近年、食の多様化や簡素化により、暮らしやすい世の中となっています。

一方で、米農家の減少に伴って田園や棚田が失われ、輸入に頼る割合が増えるなど、日本文化が薄れている側面もあります。

 

私は、ハンバーガーもパスタもピザも大好きですが、1汁3菜の和食や田園風景など、日本文化も大好きで、未来に残していきたいと感じています。

 

日本の魅力を再発見し、未来の日本人が今よりもっと可能性を拡げ、日本を好きになること。
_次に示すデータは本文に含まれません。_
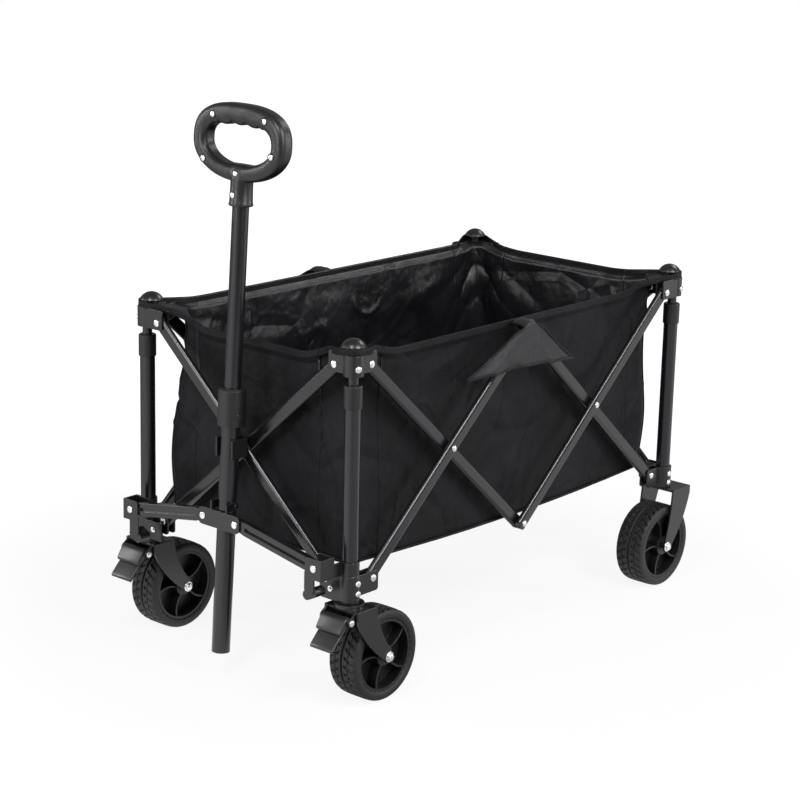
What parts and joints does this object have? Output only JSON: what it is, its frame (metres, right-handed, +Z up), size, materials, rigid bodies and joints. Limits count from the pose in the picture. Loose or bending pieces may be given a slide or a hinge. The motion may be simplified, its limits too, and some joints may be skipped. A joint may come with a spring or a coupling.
{
  "type": "wagon with pull handle",
  "caption": "Folding pull wagon with an open fabric bag on a scissor-bar frame, swivelling front casters, fixed rear wheels and a telescoping handle with a ring grip.",
  "frame": {"origin": "on the ground, midway between the four corner posts", "axes": "+X towards the end with the handle, +Y to the left side, +Z up"},
  "size_m": [0.9617, 0.534, 0.9219],
  "materials": {
    "tube_metal": "black powder coat, satin",
    "bracket_metal": "black powder coat, satin",
    "fork_metal": "black powder coat, satin",
    "pedal_metal": "dark grey, satin",
    "trim_plastic": "black, lightly grained",
    "grip_plastic": "black, lightly grained",
    "wheel_plastic": "black, satin",
    "tyre_rubber": "black, matte with a moulded tread",
    "bag_fabric": "black woven, matte"
  },
  "bodies": {
    "corner_fl": {"outer_post_fl": "tube_metal", "post_sleeve_fl": "trim_plastic", "lower_bracket_fl": "bracket_metal"},
    "top_fl": {"inner_post_fl": "tube_metal", "top_bracket_fl": "bracket_metal", "bag": "bag_fabric"},
    "wheel_fl": {"tyre_fl": "tyre_rubber", "wheel_hub_fl": "wheel_plastic"},
    "caster_fl": {"caster_fork_fl": "fork_metal"},
    "pedal_fl": {"brake_pedal_fl": "pedal_metal"},
    "corner_fr": {"outer_post_fr": "tube_metal", "post_sleeve_fr": "trim_plastic", "lower_bracket_fr": "bracket_metal"},
    "top_fr": {"inner_post_fr": "tube_metal", "top_bracket_fr": "bracket_metal"},
    "wheel_fr": {"tyre_fr": "tyre_rubber", "wheel_hub_fr": "wheel_plastic"},
    "caster_fr": {"caster_fork_fr": "fork_metal"},
    "pedal_fr": {"brake_pedal_fr": "pedal_metal"},
    "corner_rl": {"outer_post_rl": "tube_metal", "post_sleeve_rl": "trim_plastic", "lower_bracket_rl": "bracket_metal", "rear_fork_rl": "fork_metal"},
    "top_rl": {"inner_post_rl": "tube_metal", "top_bracket_rl": "bracket_metal"},
    "wheel_rl": {"tyre_rl": "tyre_rubber", "wheel_hub_rl": "wheel_plastic"},
    "corner_rr": {"outer_post_rr": "tube_metal", "post_sleeve_rr": "trim_plastic", "lower_bracket_rr": "bracket_metal", "rear_fork_rr": "fork_metal"},
    "top_rr": {"inner_post_rr": "tube_metal", "top_bracket_rr": "bracket_metal"},
    "wheel_rr": {"tyre_rr": "tyre_rubber", "wheel_hub_rr": "wheel_plastic"},
    "left_front_down": {"left_bar_front_down": "tube_metal"},
    "left_front_up": {"left_bar_front_up": "tube_metal"},
    "left_rear_down": {"left_bar_rear_down": "tube_metal"},
    "left_rear_up": {"left_bar_rear_up": "tube_metal"},
    "right_front_down": {"right_bar_front_down": "tube_metal"},
    "right_front_up": {"right_bar_front_up": "tube_metal"},
    "right_rear_down": {"right_bar_rear_down": "tube_metal"},
    "right_rear_up": {"right_bar_rear_up": "tube_metal"},
    "front_to_left": {"front_bar_to_left": "tube_metal"},
    "front_to_right": {"front_bar_to_right": "tube_metal"},
    "rear_to_left": {"rear_bar_to_left": "tube_metal"},
    "rear_to_right": {"rear_bar_to_right": "tube_metal"},
    "link_left": {"stretcher_left": "tube_metal"},
    "link_right": {"stretcher_right": "tube_metal"},
    "link_bracket": {"handle_bracket": "bracket_metal"},
    "clip": {"handle_clip": "trim_plastic"},
    "handle_lower": {"handle_outer_tube": "tube_metal", "handle_sleeve": "trim_plastic"},
    "handle_upper": {"handle_inner_tube": "tube_metal", "grip_front": "grip_plastic", "grip_rear": "grip_plastic"},
    "release_button": {"lock_button": "trim_plastic"}
  },
  "joints": [
    {"name": "fold", "type": "hinge", "parent": "corner_fl", "child": "left_front_up", "pos_m": [0.382, 0.229, 0.206], "axis": [0, 1, 0], "range_deg": [0, 30], "deforming": ["bag"]},
    {"name": "left_front_crossing", "type": "hinge", "parent": "left_front_up", "child": "left_front_down", "pos_m": [0.191, 0.229, 0.376], "axis": [0, 1, 0], "range_deg": [-60, 0]},
    {"name": "left_middle_top", "type": "hinge", "parent": "left_front_up", "child": "left_rear_up", "pos_m": [0, 0.229, 0.546], "axis": [0, 1, 0], "range_deg": [-60, 0]},
    {"name": "left_middle_low", "type": "hinge", "parent": "left_front_down", "child": "left_rear_down", "pos_m": [0, 0.229, 0.206], "axis": [0, 1, 0], "range_deg": [0, 60]},
    {"name": "corner_rl_pivot", "type": "hinge", "parent": "left_rear_up", "child": "corner_rl", "pos_m": [-0.382, 0.229, 0.206], "axis": [0, 1, 0], "range_deg": [0, 30]},
    {"name": "top_rl_pivot", "type": "hinge", "parent": "left_rear_down", "child": "top_rl", "pos_m": [-0.382, 0.229, 0.546], "axis": [0, 1, 0], "range_deg": [-30, 0]},
    {"name": "top_fl_pivot", "type": "hinge", "parent": "left_front_down", "child": "top_fl", "pos_m": [0.382, 0.229, 0.546], "axis": [0, 1, 0], "range_deg": [0, 30]},
    {"name": "front_to_left_pivot", "type": "hinge", "parent": "corner_fl", "child": "front_to_left", "pos_m": [0.42, 0.191, 0.206], "axis": [1, 0, 0], "range_deg": [-30, 0]},
    {"name": "front_crossing", "type": "hinge", "parent": "front_to_left", "child": "front_to_right", "pos_m": [0.42, 0, 0.376], "axis": [1, 0, 0], "range_deg": [0, 60]},
    {"name": "corner_fr_pivot", "type": "hinge", "parent": "front_to_right", "child": "corner_fr", "pos_m": [0.42, -0.191, 0.206], "axis": [1, 0, 0], "range_deg": [-30, 0]},
    {"name": "top_fr_pivot", "type": "hinge", "parent": "front_to_left", "child": "top_fr", "pos_m": [0.42, -0.191, 0.546], "axis": [1, 0, 0], "range_deg": [0, 30]},
    {"name": "clip_pivot", "type": "hinge", "parent": "front_to_left", "child": "clip", "pos_m": [0.42, 0, 0.376], "axis": [1, 0, 0], "range_deg": [0, 30]},
    {"name": "right_front_up_pivot", "type": "hinge", "parent": "corner_fr", "child": "right_front_up", "pos_m": [0.382, -0.229, 0.206], "axis": [0, 1, 0], "range_deg": [0, 30]},
    {"name": "right_front_crossing", "type": "hinge", "parent": "right_front_up", "child": "right_front_down", "pos_m": [0.191, -0.229, 0.376], "axis": [0, 1, 0], "range_deg": [-60, 0]},
    {"name": "right_middle_top", "type": "hinge", "parent": "right_front_up", "child": "right_rear_up", "pos_m": [0, -0.229, 0.546], "axis": [0, 1, 0], "range_deg": [-60, 0]},
    {"name": "right_middle_low", "type": "hinge", "parent": "right_front_down", "child": "right_rear_down", "pos_m": [0, -0.229, 0.206], "axis": [0, 1, 0], "range_deg": [0, 60]},
    {"name": "corner_rr_pivot", "type": "hinge", "parent": "right_rear_up", "child": "corner_rr", "pos_m": [-0.382, -0.229, 0.206], "axis": [0, 1, 0], "range_deg": [0, 30]},
    {"name": "top_rr_pivot", "type": "hinge", "parent": "right_rear_down", "child": "top_rr", "pos_m": [-0.382, -0.229, 0.546], "axis": [0, 1, 0], "range_deg": [-30, 0]},
    {"name": "rear_to_left_pivot", "type": "hinge", "parent": "corner_rl", "child": "rear_to_left", "pos_m": [-0.42, 0.191, 0.206], "axis": [1, 0, 0], "range_deg": [-30, 0]},
    {"name": "rear_crossing", "type": "hinge", "parent": "rear_to_left", "child": "rear_to_right", "pos_m": [-0.42, 0, 0.376], "axis": [1, 0, 0], "range_deg": [0, 60]},
    {"name": "link_left_pivot", "type": "hinge", "parent": "corner_fl", "child": "link_left", "pos_m": [0.47181, 0.208, 0.236], "axis": [1, 0, 0], "range_deg": [-63.3, 0]},
    {"name": "link_right_pivot", "type": "hinge", "parent": "corner_fr", "child": "link_right", "pos_m": [0.47181, -0.208, 0.236], "axis": [1, 0, 0], "range_deg": [0, 63.3]},
    {"name": "bracket_rise", "type": "slide", "parent": "clip", "child": "link_bracket", "axis": [0, 0, 1], "range_m": [0, 0.06807]},
    {"name": "handle_tilt", "type": "hinge", "parent": "link_bracket", "child": "handle_lower", "pos_m": [0.46, 0, 0.288], "axis": [0, -1, 0], "range_deg": [-43, 0]},
    {"name": "handle_telescope", "type": "slide", "parent": "handle_lower", "child": "handle_upper", "axis": [-0.0558, 0, 0.9984], "range_m": [-0.28, 0]},
    {"name": "button_press", "type": "slide", "parent": "handle_lower", "child": "release_button", "axis": [-0.2584, -0.9659, -0.0144], "range_m": [0, 0.003], "stiffness_N_per_m": 300},
    {"name": "caster_fl_swivel", "type": "hinge", "parent": "corner_fl", "child": "caster_fl", "pos_m": [0.42, 0.229, 0.167], "axis": [0, 0, 1], "continuous": true},
    {"name": "wheel_fl_spin", "type": "hinge", "parent": "caster_fl", "child": "wheel_fl", "pos_m": [0.362, 0.229, 0.075], "axis": [0, 1, 0], "continuous": true},
    {"name": "pedal_fl_press", "type": "hinge", "parent": "caster_fl", "child": "pedal_fl", "pos_m": [0.447, 0.229, 0.152], "axis": [0, 1, 0], "range_deg": [0, 10]},
    {"name": "caster_fr_swivel", "type": "hinge", "parent": "corner_fr", "child": "caster_fr", "pos_m": [0.42, -0.229, 0.167], "axis": [0, 0, 1], "continuous": true},
    {"name": "wheel_fr_spin", "type": "hinge", "parent": "caster_fr", "child": "wheel_fr", "pos_m": [0.362, -0.229, 0.075], "axis": [0, 1, 0], "continuous": true},
    {"name": "pedal_fr_press", "type": "hinge", "parent": "caster_fr", "child": "pedal_fr", "pos_m": [0.447, -0.229, 0.152], "axis": [0, 1, 0], "range_deg": [0, 10]},
    {"name": "wheel_rl_spin", "type": "hinge", "parent": "corner_rl", "child": "wheel_rl", "pos_m": [-0.398, 0.229, 0.075], "axis": [0, 1, 0], "continuous": true},
    {"name": "wheel_rr_spin", "type": "hinge", "parent": "corner_rr", "child": "wheel_rr", "pos_m": [-0.398, -0.229, 0.075], "axis": [0, 1, 0], "continuous": true}
  ],
  "couplings": [
    {"joint": "left_front_crossing", "follows": "fold", "ratio": -2},
    {"joint": "left_middle_top", "follows": "fold", "ratio": -2},
    {"joint": "left_middle_low", "follows": "fold", "ratio": 2},
    {"joint": "corner_rl_pivot", "follows": "fold", "ratio": 1},
    {"joint": "top_rl_pivot", "follows": "fold", "ratio": -1},
    {"joint": "top_fl_pivot", "follows": "fold", "ratio": 1},
    {"joint": "front_to_left_pivot", "follows": "fold", "ratio": -1},
    {"joint": "front_crossing", "follows": "fold", "ratio": 2},
    {"joint": "corner_fr_pivot", "follows": "fold", "ratio": -1},
    {"joint": "top_fr_pivot", "follows": "fold", "ratio": 1},
    {"joint": "clip_pivot", "follows": "fold", "ratio": 1},
    {"joint": "right_front_up_pivot", "follows": "fold", "ratio": 1},
    {"joint": "right_front_crossing", "follows": "fold", "ratio": -2},
    {"joint": "right_middle_top", "follows": "fold", "ratio": -2},
    {"joint": "right_middle_low", "follows": "fold", "ratio": 2},
    {"joint": "corner_rr_pivot", "follows": "fold", "ratio": 1},
    {"joint": "top_rr_pivot", "follows": "fold", "ratio": -1},
    {"joint": "rear_to_left_pivot", "follows": "fold", "ratio": -1},
    {"joint": "rear_crossing", "follows": "fold", "ratio": 2},
    {"joint": "link_left_pivot", "follows": "fold", "ratio": -2.11},
    {"joint": "link_right_pivot", "follows": "fold", "ratio": 2.11},
    {"joint": "bracket_rise", "follows": "fold", "m_per_rad": 0.13}
  ]
}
こめどりーみんぐを通してお米の新たな魅力を発信することで、そんな未来に繋がればと考えています。

 

ここからは、現状のお米の多様な使い方と、これからのお米との付き合い方を考え、お米の魅力を発見していきたいと思います!

 

6.現在のお米の使い方

 

現在、お米は様々な商品となって流通しています。

例えば、健康食として。

玄米や雑穀米はミネラルやビタミンがたっぷり含まれていますし、麦ごはんは食物繊維が豊富なため、腸内環境を整えたい人に人気です。

近年、健康のために、小麦に含まれるグルテンを摂取しないグルテンフリーが流行っていますが、米で作られる米粉もグルテンフリー食品として流行っています。

米粉は小麦粉と比べて栄養素が豊富で、炭水化物のほかにタンパク質やビタミンなどを含んでいます。

ほかに、SDGsを実践する製品として。

お米を原材料とするライスレジンで作られたビニール袋は、通常のビニール袋よりも焼却時に二酸化炭素を25%削減できます。

これは、お米を育てる過程で二酸化炭素を吸収し、焼却時の二酸化炭素を一部相殺するからです。

 

つまり、お米はカーボンニュートラルにも繋がる「資源」としても活用され始めているんです。

また、日本の耕作放棄地を活用することで地域貢献にも繋がります。

※参考「MFG Hack

 

そのほかにも、米ぬかを利用したスキンケア用品や台所洗剤など。

 

お米は現在の需要に合わせて、様々な形で活用されています。



7.これからのお米との付き合い方

小さいころから当たり前のように食べていたお米ですが、裏では米需要の低下、米農家の減少、それに伴う食料自給率の低下など、いくつもの課題が隠れていました。

 

数字にすると、日本が抱える課題が浮き彫りになります。

「数年先も今の暮らしは続いているのか?」という危機感をどうしても感じてしまいます。

 

しかし、安心して夜道を歩ける安全性や、わびさび・おもてなしの意識などは、他にはない日本が築いてきた素敵な文化です。

そんな日本の未来が、もっと明るく楽しみになるような

活動ができたら、ほんの少し幸せな気持ちになります。



現代では、健康・グルテンフリー・小麦の高騰・SDGsなどの課題やニーズがたくさんあります。

日本のお米を活用して、それらの課題解決に貢献できるのではと思うと、なんだかワクワクしてくるんです。

 

お米の今ならではの新しい価値を発掘、発信し、お米を楽しみながら、課題解決にも取り組む。

そんなお米との付き合い方をしていきたいと思います。